Just Sayin’: Dangerous intersection, library’s Christmas war, LIRR on election night

Intersection at Route 25A and Lawrence Avenue in

Intersection at Route 25A and Lawrence Avenue in Smithtown. Credit: Gabriella Peterson

Smithtown intersection is still dangerous

Earlier this month, I was hit by a car in a crosswalk at Route 25A and Lawrence Avenue in Smithtown.

Since then, I’ve learned of at least three deaths in the past several years at that intersection. A watchdog group, Tri-State Transportation Campaign, documented this on its website.

There is a makeshift shrine for a girl, Courtney Sipes, who was killed at age 11 in 2009.

Despite its efforts to make Route 25A safer, I’m very angry at the New York State Department of Transportation for not implementing more features at this intersection, such as speed bumps and cameras to enforce the speed limit. DOT says it doesn’t have funding.

I just finished my master’s degree, I have my whole life ahead of me, and now I have sustained injuries and am out of work.

I want to warn pedestrians about the dangers at this interection.

Gabriella Peterson, Smithtown

War on Christmas at Connetquot library?

Two years ago, the Connetquot Public Library in Bohemia put up a banner that said, “Merry Everything.” My friends and I were upset.

People here say “merry Christmas,” and have done so for years.
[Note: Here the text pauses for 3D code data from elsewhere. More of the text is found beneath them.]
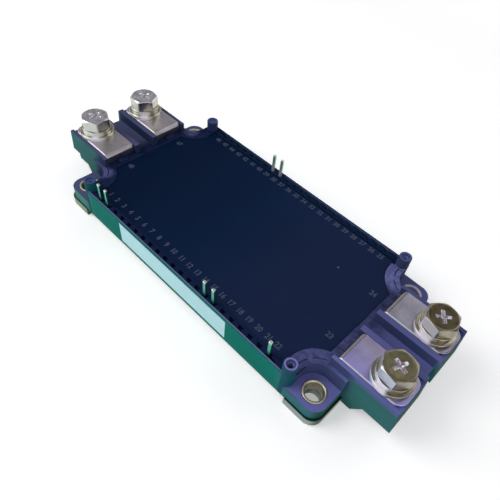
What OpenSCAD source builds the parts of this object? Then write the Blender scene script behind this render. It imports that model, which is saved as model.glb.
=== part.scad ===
// Half-bridge power module: baseplate, moulded frame, lid, busbars, terminal bolts and control pins.
// The origin is the centre of the baseplate's underside. X runs along the module and Z is up.
// The DC terminals are at the -X end and the AC terminals at the +X end. Pin place 1 is at -X, -Y.

/* [Baseplate] */
// Length of the baseplate
base_len = 122; // [118:0.5:130]
// Width of the baseplate across the lugs
base_wid = 62; // [61:0.5:68]
// Thickness of the baseplate
base_thk = 3; // [2:0.25:4]
// Radius of the baseplate's corners and of the lugs above them
corner_r = 4; // [2:0.5:5]
// Depth by which the long sides step in between the lugs
waist_depth = 2; // [1:0.25:3]
// Distance from a mounting hole to the end of the baseplate
hole_in_x = 6; // [5.5:0.25:7]
// Distance from a mounting hole to the long side of the baseplate
hole_in_y = 6; // [5.5:0.25:6.5]
// Bore of the mounting holes
mount_d = 5.6; // [4.4:0.1:6]
// Outer diameter of the bushings in the lugs
bushing_d = 7.3; // [7:0.1:8]
// Height by which the bushings stand above the lugs
bushing_proud = 0.2; // [0:0.05:0.4]

/* [Frame] */
// Distance from the edge of the baseplate to the frame above it
frame_inset = 0.6; // [0.2:0.1:1]
// Height of the lugs above the baseplate
lug_h = 4.6; // [3.5:0.1:6]
// Height of the frame walls above the baseplate
frame_h = 10.4; // [9.8:0.1:11]
// Radius of the scoop around each mounting hole
scoop_r = 5.6; // [5:0.1:6]
// Thickness of the wall between a scoop and the lid
corner_wall = 4.8; // [4:0.1:5]
// Height of the outer rim above the walls
rim_h = 0.3; // [0.1:0.1:1]
// Thickness of the outer rim
rim_thk = 0.7; // [0.6:0.1:1]
// Height of the skirt that hangs beside the baseplate's waist
skirt_h = 0.8; // [0.4:0.1:1.5]
// Outer radius of the four board posts
post_r = 2.15; // [1.9:0.05:2.3]
// Height of the posts above the frame walls
post_h = 3.85; // [2:0.05:4.5]
// Radius of the screw hole in each post
post_hole_r = 1; // [0.8:0.05:1.2]
// Depth of the screw hole in each post
post_hole_depth = 8; // [5:0.5:9]

/* [Lid] */
// Thickness of the lid
lid_thk = 1.6; // [1.2:0.1:2.2]
// Depth of the lid's top below the frame walls
lid_drop = 0.4; // [0.2:0.1:0.8]
// Width of the ledge that carries the lid
ledge_wid = 1.3; // [0.8:0.1:1.6]
// Radius of the round moulding mark on the lid
mark_r = 0.8; // [0.5:0.1:1.5]

/* [Control pins] */
// Distance from the first pin place of a row to the nearest board post
row_in = 7.2; // [7:0.1:9]
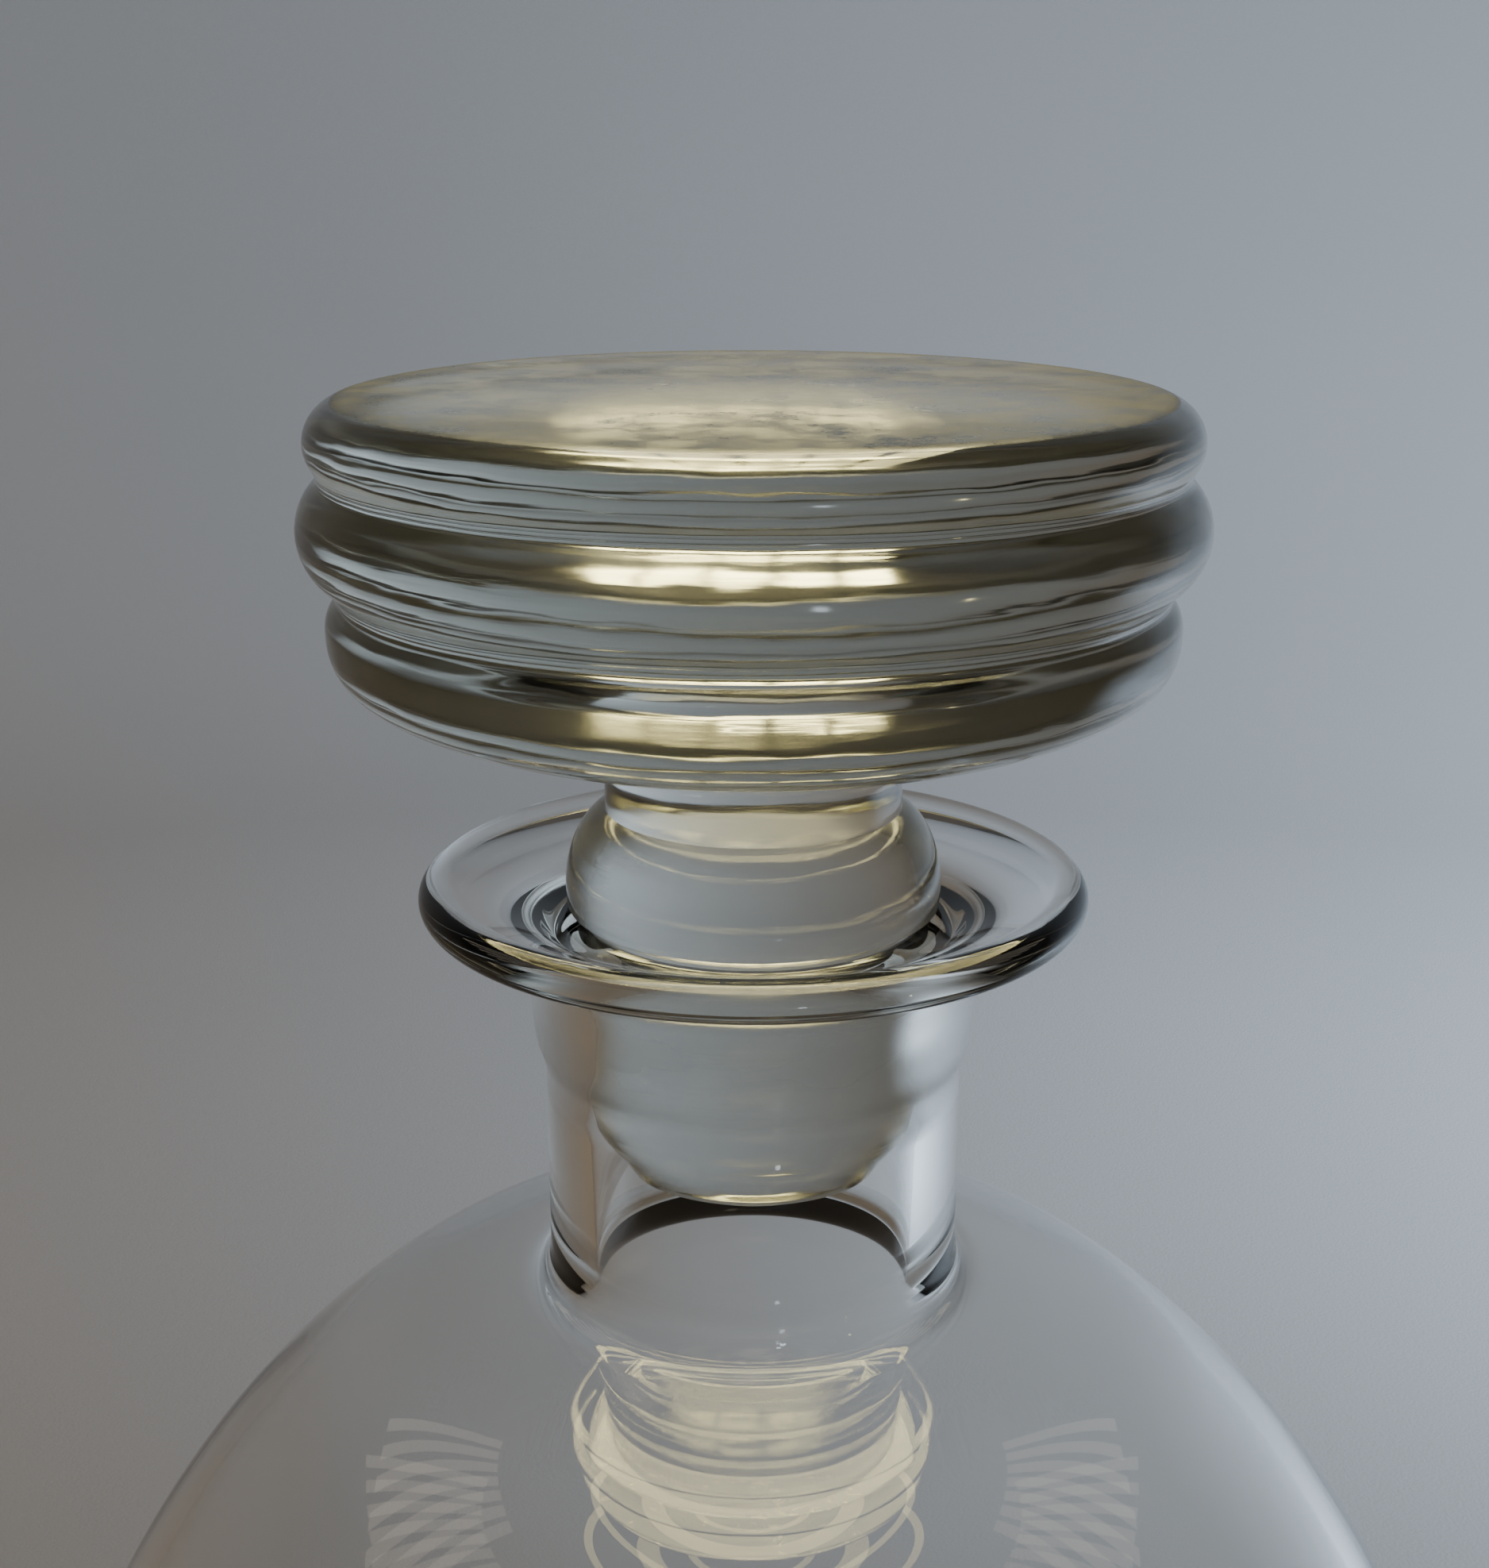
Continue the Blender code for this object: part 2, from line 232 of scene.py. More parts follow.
def make_funnel_glass():
    """Neck, bulb, stopcock barrel and stem as the one fused piece that they are."""
    top = lifted(millimetres((0, 1.3), (22.0, 1.3)), FLANGE_Z)
    body = mesh_piece("funnel_glass", turned([top[0]] + glass_outside() + [(0.0, TIP_Z)]))
    half = (barrel_high.x - barrel_low.x) / 2
    barrel_outline = [
        (0.0, half),
        *arc((10.9 * MM, half - 0.7 * MM), (0.7 * MM, 0.7 * MM), 90, -60, 8),
        (10.9 * MM, half - 2.6 * MM),
        (8.2 * MM, 2.6 * MM - half),
        *arc((7.9 * MM, 0.7 * MM - half), (0.7 * MM, 0.7 * MM), 60, -90, 8),
        (0.0, -half),
    ]
    barrel = mesh_piece("barrel", lay_along_x(turned(barrel_outline, FINE_STEPS), BARREL_Z))
    combine(body, barrel, "UNION")

    above = FLANGE_Z + 8 * MM
    clear_radius = FLANGE_RADIUS + 3 * MM
    dish = [(FLANGE_RADIUS - 0.6 * MM, 1.7 * MM), (22.2 * MM, 1.2 * MM), (19.0 * MM, -0.3 * MM)]
    passage_radius = 2.4 * MM
    passage = [
        (OUTLET_BORE, BARREL_Z + 13 * MM),
        (passage_radius, BARREL_Z + 8 * MM),
        (passage_radius, BARREL_Z - 11.5 * MM),
    ]
    below = [(STEM_BORE, BARREL_Z - 14.5 * MM), (STEM_BORE, TIP_Z - 5 * MM), (0.0, TIP_Z - 5 * MM)]
    hollow_outline = [(0.0, above), (clear_radius, above), (clear_radius, FLANGE_Z + 3 * MM)]
    hollow_outline += lifted(dish, FLANGE_Z) + glass_inside() + passage + below
    hollow = mesh_piece("hollow", turned(hollow_outline))
    combine(body, hollow, "DIFFERENCE")
    spare = 3 * MM
    wide = KEY_RADIUS + KEY_TAPER * (half + spare)
    narrow = KEY_RADIUS - KEY_TAPER * (half + spare)
    end = half + spare
    bore_outline = [(0.0, end), (wide, end), (narrow, -end), (0.0, -end)]
    bore = mesh_piece("key_bore", lay_along_x(turned(bore_outline, FINE_STEPS), BARREL_Z))
    combine(body, bore, "DIFFERENCE")

    bm = bmesh.new()
    bm.from_mesh(body.data)
    tilt = math.radians(35)
    cut_point = Vector((STEM_RADIUS, 0, TIP_Z + 0.2 * MM))
    cut_normal = Vector((-math.sin(tilt), 0, -math.cos(tilt)))
    everything = bm.verts[:] + bm.edges[:] + bm.faces[:]
    cut = bmesh.ops.bisect_plane(
        bm, geom=everything, plane_co=cut_point, plane_no=cut_normal, clear_outer=True
    )
    rims = [edge for edge in cut["geom_cut"] if isinstance(edge, bmesh.types.BMEdge)]
    bmesh.ops.bridge_loops(bm, edges=rims)
    bmesh.ops.recalc_face_normals(bm, faces=bm.faces)
    bm.to_mesh(body.data)
    bm.free()
    body.data.shade_smooth()
    body.data.set_sharp_from_angle(angle=math.radians(38))
    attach(body, "funnel")
    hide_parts("flanged_neck", "bulb_shoulder", "bulb_taper", "stopcock_barrel", "drip_stem")
    return body


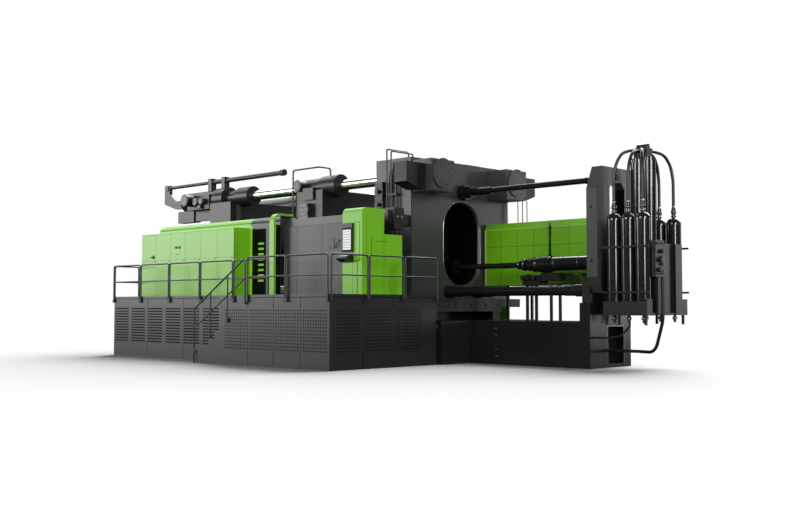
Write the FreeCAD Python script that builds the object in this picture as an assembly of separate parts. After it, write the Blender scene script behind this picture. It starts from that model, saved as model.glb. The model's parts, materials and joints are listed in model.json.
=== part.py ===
# Horizontal cold-chamber die casting machine on its service platform.
# Frame: X runs along the machine, from the clamping end (-X) to the injection end (+X).
# The operator stands on the -Y side.  Z is up.  The origin lies on the floor under the
# machine centre line, below the injection-side face of the fixed platen.  Millimetres.
import FreeCAD, Part
import math
import os

V = FreeCAD.Vector

# ---------------------------------------------------------------- general clearances
RUN = 5.0            # clearance round a sliding piece
SEAT = 0.5           # clearance of a curved seat
SLIDE = 0.4          # gap of a slideway or roller

# ---------------------------------------------------------------- service platform
DECK_Z = 1850.0      # walking surface
DECK_T = 60.0
KERB_H = 70.0
SKIRT_T = 30.0
PLAT_X0 = -10520.0   # clamping end of the platform
PLAT_X1 = 1000.0     # injection end of the platform
STAIR_X0 = -4690.0   # foot of the stair
STAIR_X1 = -2310.0   # head of the stair
PLAT_Y0 = -6220.0    # front edge, wide section
PLAT_GAP = 40.0      # platform stands clear of the platen
POST = 100.0         # square posts under the inner edge of the deck
DECK_POSTS = 6
STAIR_W = 800.0      # width of the stair recess
RISERS = 9
STEP_T = 30.0

RAIL_R = 25.0
MID_RAIL_R = 20.0
STAIR_POST_R = 22.5
RAIL_H = 1100.0      # top rail above the deck
MID_H = 550.0
CLAMP_OVER = 8.0     # how far a post clamp reaches past the post
CLAMP_LIFT = 20.0    # clamp above the foot of the post
CLAMP_H = 80.0
RAIL_BEND = 70.0
RAIL_DROP = 130.0    # how far the posts reach below the deck
RAIL_GAP = 18.0      # distance between posts of neighbouring panels
STAIR_RAIL_Z = 1540.0    # height of the stair rail at its foot
STAIR_RAIL_X = 50.0      # foot of the stair rail before the first riser
STAIR_POSTS = 4

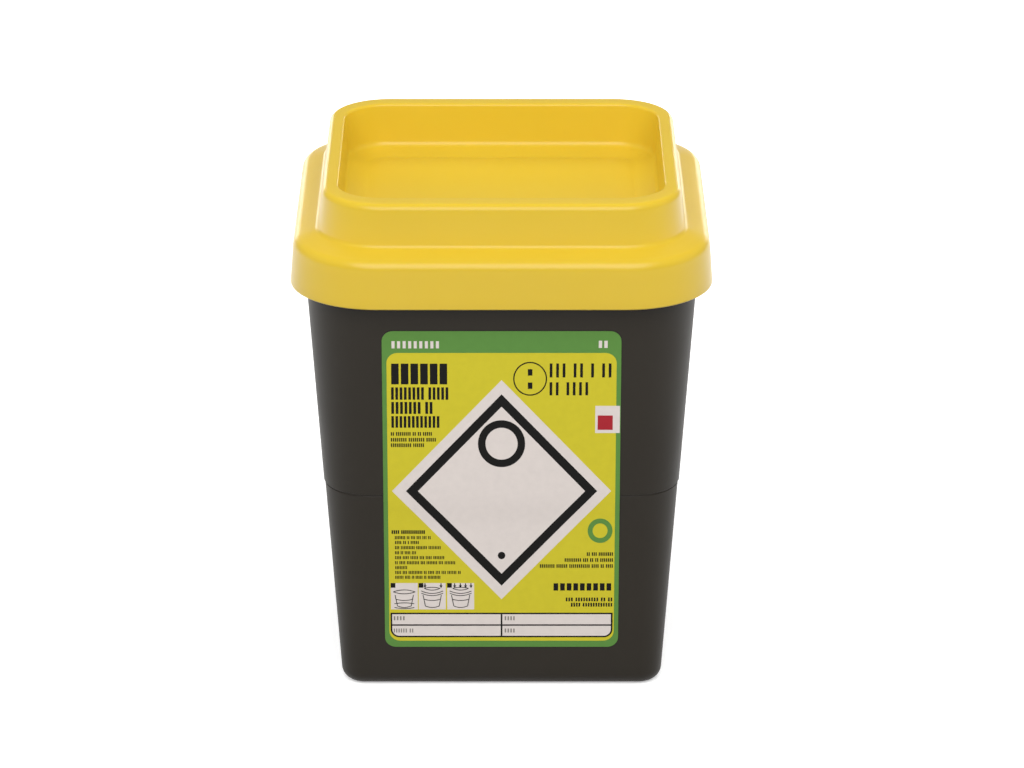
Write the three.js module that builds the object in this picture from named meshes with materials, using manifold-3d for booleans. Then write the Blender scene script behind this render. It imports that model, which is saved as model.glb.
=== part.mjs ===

One of my friends spoke to a library board member, who told him that the library didn’t want to offend anyone. I remain upset that a few residents — or perhaps no residents — had successfully intimidated the board. I never heard whether anyone was offended or dissatisfied about seeing the word Christmas for many years.

Last year, there was no “Merry Everything” banner. However, few decorations made residents feel that Christmas was approaching.

Library board members might drive past Islip Town Hall, where I observed a nativity scene on the lawn during the last two Christmas seasons.

Jan Huml, Bohemia

Train delays on election night

Does the Long Island Rail Road realize how the Oyster Bay, Huntington, Port Jefferson and Ronkonkoma service disruptions affected several close local races on election night?

It should not be unreasonable to board a train at Penn Station in at 5 or 6 o’clock in the evening with the expectation that you will arrive home before the polls close at 9 p.m.

Not this year. By the time I got home, the polls had closed.